## [Exercise requirements]
Print, exactly as they stand, the lines from the start of the listing to the line containing "return jawFootY + jawSlope * (z - jawLow)", inclusive.

------------------------------------------------------------------------

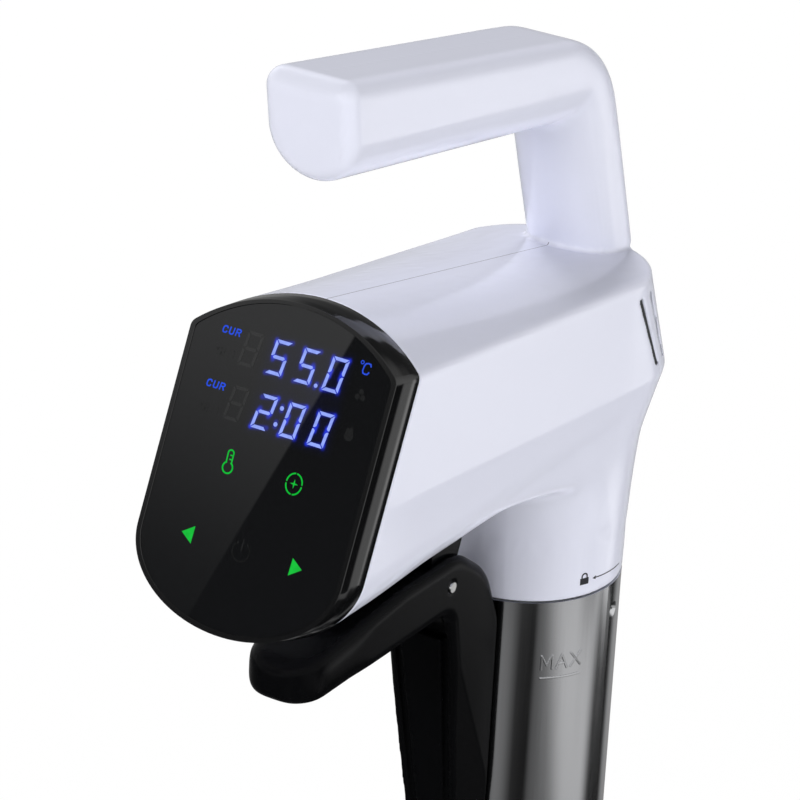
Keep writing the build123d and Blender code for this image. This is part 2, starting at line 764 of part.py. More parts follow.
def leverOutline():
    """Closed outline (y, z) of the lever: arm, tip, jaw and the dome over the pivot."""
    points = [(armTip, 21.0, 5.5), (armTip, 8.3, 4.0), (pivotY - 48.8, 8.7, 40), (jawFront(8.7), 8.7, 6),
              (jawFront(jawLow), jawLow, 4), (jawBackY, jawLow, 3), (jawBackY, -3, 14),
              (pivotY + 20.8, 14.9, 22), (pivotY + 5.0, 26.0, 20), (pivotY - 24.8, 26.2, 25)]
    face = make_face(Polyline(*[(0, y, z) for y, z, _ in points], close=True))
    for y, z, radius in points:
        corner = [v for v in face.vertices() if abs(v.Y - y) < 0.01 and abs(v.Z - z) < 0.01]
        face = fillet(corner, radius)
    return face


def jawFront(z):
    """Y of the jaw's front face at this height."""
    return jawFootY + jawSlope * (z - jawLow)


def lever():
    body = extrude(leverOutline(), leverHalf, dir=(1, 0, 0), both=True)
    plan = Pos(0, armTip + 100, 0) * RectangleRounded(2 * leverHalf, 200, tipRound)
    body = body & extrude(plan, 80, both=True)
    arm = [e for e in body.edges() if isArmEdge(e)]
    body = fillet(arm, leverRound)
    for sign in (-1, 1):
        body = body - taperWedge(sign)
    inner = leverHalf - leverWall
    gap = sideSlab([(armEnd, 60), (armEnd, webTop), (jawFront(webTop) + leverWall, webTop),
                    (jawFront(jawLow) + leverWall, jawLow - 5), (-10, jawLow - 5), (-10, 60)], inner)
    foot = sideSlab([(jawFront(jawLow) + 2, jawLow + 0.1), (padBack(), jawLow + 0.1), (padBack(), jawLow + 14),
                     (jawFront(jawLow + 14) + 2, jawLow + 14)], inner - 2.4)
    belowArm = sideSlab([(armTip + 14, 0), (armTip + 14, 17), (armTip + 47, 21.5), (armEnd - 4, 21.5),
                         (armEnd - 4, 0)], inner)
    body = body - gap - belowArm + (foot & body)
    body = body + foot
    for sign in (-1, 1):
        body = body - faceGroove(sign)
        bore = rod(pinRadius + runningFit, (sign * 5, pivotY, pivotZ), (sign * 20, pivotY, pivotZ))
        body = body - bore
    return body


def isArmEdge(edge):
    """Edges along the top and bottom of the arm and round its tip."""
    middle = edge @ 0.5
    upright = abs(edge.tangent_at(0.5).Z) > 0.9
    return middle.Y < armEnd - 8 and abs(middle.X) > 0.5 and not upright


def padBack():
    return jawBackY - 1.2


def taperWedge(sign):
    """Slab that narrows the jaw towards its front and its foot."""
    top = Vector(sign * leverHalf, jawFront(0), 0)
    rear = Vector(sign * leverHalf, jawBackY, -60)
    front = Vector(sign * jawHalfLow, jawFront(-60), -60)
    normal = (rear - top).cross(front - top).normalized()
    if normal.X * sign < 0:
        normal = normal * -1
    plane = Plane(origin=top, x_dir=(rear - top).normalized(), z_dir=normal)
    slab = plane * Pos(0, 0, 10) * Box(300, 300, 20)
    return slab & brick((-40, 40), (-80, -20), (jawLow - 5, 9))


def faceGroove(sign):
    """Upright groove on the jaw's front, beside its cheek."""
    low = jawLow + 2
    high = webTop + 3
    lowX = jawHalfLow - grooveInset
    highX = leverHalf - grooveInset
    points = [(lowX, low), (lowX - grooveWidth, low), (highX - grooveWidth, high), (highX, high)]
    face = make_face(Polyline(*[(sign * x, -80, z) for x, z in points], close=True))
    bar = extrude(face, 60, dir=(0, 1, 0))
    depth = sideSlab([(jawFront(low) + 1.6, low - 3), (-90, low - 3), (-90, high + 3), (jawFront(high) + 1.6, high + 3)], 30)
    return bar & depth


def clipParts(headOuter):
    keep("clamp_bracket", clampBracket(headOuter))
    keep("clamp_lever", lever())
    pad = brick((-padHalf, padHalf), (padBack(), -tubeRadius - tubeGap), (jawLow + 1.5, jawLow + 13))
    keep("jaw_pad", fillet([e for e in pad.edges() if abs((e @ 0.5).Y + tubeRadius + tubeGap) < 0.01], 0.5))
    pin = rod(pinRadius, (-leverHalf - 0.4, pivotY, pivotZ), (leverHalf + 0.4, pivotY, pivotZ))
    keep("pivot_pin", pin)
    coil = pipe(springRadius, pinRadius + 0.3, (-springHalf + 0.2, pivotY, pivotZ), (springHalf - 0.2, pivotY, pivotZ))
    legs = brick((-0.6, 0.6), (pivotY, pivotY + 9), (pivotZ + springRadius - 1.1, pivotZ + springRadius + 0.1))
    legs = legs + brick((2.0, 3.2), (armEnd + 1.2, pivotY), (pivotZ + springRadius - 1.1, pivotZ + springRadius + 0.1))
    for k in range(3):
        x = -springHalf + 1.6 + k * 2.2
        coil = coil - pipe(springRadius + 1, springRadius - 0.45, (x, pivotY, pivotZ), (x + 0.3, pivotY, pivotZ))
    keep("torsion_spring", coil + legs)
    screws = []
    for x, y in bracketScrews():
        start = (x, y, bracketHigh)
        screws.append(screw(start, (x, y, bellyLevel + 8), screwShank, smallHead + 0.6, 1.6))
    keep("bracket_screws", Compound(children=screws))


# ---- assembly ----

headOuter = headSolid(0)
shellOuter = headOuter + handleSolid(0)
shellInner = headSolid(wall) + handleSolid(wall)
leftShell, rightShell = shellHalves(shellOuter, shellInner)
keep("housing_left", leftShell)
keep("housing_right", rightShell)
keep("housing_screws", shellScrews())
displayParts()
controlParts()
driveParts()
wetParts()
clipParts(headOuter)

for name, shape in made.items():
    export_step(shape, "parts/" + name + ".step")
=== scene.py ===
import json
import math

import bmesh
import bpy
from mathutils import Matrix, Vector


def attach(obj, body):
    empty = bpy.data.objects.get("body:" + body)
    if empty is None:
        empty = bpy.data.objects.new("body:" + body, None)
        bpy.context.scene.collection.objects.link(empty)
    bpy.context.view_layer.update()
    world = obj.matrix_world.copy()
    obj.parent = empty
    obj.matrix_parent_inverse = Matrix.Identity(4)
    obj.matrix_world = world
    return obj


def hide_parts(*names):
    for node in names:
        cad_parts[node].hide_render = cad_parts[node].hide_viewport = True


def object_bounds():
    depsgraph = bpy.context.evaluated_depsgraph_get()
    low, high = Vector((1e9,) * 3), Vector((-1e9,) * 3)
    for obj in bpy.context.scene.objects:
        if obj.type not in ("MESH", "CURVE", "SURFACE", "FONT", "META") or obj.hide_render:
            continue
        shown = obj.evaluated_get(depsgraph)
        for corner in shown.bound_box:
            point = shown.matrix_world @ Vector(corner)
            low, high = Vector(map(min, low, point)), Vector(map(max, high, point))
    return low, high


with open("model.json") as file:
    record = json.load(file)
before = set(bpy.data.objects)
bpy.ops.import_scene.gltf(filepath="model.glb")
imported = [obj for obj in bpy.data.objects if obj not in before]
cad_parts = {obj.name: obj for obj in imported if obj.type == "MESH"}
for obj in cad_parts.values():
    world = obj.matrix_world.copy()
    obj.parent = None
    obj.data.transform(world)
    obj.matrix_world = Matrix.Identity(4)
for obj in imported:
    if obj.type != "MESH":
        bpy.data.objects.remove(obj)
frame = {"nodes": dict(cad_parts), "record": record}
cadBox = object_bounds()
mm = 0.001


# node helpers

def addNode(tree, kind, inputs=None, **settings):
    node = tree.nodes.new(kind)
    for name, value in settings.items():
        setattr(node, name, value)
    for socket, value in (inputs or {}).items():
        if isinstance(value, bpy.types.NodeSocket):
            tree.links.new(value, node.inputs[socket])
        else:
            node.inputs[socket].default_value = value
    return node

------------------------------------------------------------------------

## [Complete response]
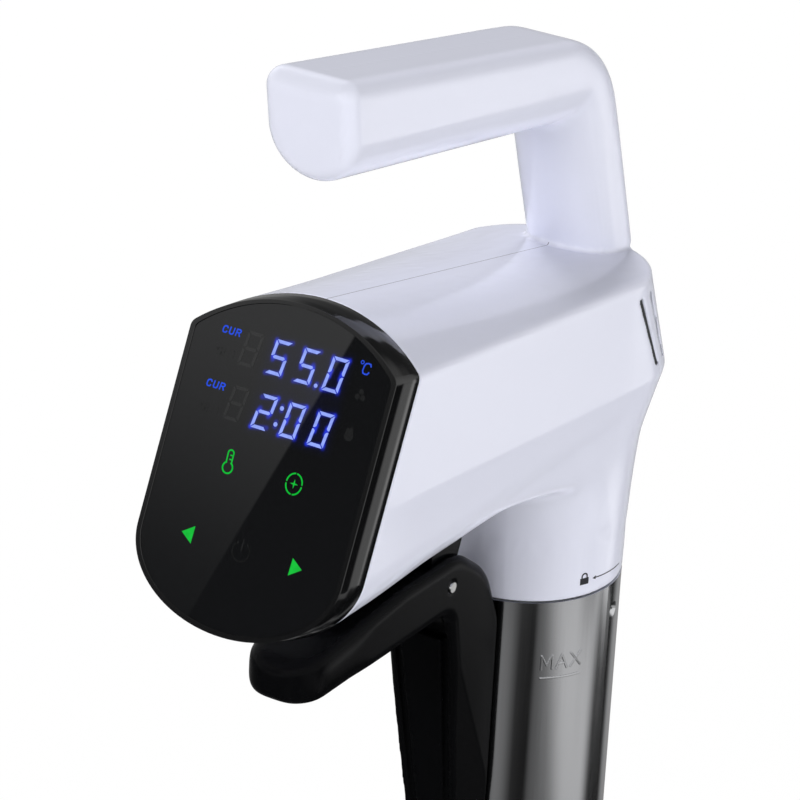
Keep writing the build123d and Blender code for this image. This is part 2, starting at line 764 of part.py. More parts follow.
def leverOutline():
    """Closed outline (y, z) of the lever: arm, tip, jaw and the dome over the pivot."""
    points = [(armTip, 21.0, 5.5), (armTip, 8.3, 4.0), (pivotY - 48.8, 8.7, 40), (jawFront(8.7), 8.7, 6),
              (jawFront(jawLow), jawLow, 4), (jawBackY, jawLow, 3), (jawBackY, -3, 14),
              (pivotY + 20.8, 14.9, 22), (pivotY + 5.0, 26.0, 20), (pivotY - 24.8, 26.2, 25)]
    face = make_face(Polyline(*[(0, y, z) for y, z, _ in points], close=True))
    for y, z, radius in points:
        corner = [v for v in face.vertices() if abs(v.Y - y) < 0.01 and abs(v.Z - z) < 0.01]
        face = fillet(corner, radius)
    return face


def jawFront(z):
    """Y of the jaw's front face at this height."""
    return jawFootY + jawSlope * (z - jawLow)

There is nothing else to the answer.